» Task description:
Tally every line featuring "part", then give that tally alone.

» Items:
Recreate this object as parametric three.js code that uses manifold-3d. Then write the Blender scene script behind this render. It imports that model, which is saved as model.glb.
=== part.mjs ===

==

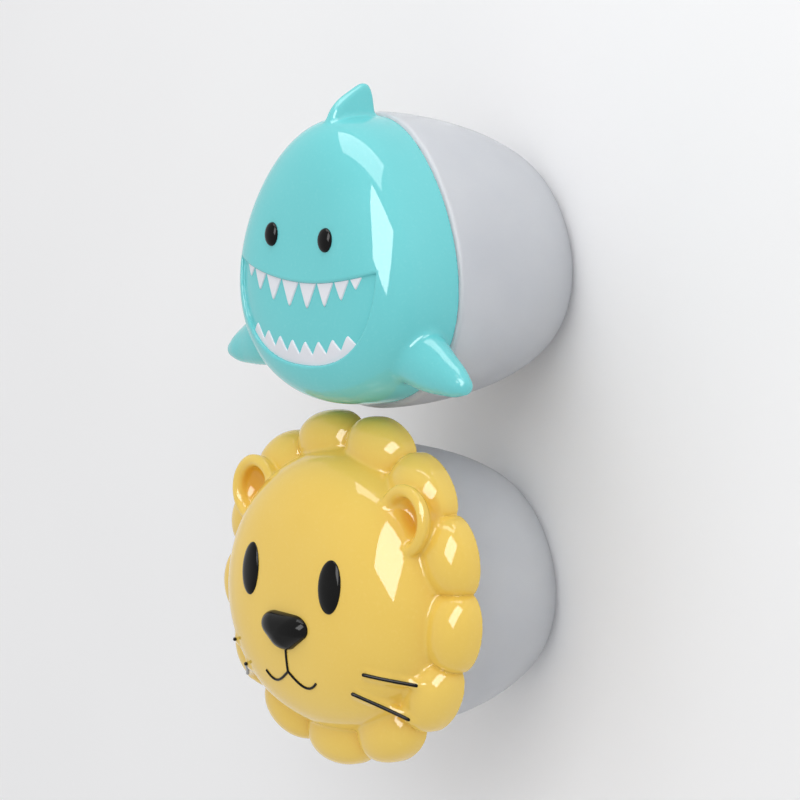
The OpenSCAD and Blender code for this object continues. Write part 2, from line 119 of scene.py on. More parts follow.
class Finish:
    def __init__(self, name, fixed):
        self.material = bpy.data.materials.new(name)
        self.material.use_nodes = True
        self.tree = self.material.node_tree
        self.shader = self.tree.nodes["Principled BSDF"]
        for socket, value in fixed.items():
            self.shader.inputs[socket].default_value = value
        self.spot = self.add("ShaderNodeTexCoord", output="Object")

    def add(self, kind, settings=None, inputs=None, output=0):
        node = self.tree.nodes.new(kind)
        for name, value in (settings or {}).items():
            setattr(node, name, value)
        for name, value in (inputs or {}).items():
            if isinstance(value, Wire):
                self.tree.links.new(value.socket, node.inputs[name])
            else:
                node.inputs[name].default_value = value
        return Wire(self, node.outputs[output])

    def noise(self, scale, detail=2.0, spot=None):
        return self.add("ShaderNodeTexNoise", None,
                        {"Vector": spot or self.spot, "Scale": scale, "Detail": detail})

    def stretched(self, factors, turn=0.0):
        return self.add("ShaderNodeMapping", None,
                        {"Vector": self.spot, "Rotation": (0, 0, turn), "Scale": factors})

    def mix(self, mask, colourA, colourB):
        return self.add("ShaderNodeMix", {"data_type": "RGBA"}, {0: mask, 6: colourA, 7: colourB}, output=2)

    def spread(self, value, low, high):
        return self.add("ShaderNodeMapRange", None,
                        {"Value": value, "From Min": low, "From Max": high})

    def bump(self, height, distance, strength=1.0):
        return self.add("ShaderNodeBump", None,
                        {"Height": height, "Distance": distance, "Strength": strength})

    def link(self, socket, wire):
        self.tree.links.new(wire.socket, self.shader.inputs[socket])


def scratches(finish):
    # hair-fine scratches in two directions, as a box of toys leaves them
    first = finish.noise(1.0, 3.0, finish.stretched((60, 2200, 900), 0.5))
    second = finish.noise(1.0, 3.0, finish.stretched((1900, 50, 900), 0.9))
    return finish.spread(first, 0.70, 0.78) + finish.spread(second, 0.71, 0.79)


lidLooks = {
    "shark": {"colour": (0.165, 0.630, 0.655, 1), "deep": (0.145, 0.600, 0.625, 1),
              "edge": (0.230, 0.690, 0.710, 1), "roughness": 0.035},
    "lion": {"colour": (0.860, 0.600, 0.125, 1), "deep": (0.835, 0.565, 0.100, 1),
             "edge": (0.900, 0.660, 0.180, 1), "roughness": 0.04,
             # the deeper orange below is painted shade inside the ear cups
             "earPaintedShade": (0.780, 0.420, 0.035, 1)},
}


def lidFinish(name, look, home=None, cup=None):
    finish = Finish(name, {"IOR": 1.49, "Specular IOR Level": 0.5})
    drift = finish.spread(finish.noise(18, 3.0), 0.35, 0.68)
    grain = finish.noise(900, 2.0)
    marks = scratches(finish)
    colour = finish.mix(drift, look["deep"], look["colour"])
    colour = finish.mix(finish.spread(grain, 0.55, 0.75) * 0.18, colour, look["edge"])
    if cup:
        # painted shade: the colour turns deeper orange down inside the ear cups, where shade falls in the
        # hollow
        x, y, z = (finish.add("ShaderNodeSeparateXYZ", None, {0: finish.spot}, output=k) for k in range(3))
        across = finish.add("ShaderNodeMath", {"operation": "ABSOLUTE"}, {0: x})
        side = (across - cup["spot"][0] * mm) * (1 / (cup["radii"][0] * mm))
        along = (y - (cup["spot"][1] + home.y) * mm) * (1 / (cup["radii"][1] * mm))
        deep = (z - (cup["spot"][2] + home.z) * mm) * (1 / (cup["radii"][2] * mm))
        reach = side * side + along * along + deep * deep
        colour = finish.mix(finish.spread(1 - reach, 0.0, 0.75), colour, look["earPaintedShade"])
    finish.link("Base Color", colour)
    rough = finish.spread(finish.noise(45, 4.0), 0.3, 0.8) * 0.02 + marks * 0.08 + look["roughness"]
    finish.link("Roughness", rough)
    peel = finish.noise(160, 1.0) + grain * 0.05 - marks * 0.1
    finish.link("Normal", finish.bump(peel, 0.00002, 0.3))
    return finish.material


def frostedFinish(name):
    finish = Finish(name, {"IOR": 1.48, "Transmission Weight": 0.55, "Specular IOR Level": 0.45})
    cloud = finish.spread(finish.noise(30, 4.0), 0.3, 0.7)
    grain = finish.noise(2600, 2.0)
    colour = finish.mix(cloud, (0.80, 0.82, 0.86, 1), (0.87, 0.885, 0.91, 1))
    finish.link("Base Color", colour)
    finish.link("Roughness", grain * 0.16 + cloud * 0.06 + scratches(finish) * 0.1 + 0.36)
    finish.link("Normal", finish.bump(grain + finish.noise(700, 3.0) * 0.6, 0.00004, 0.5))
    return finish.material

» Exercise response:
2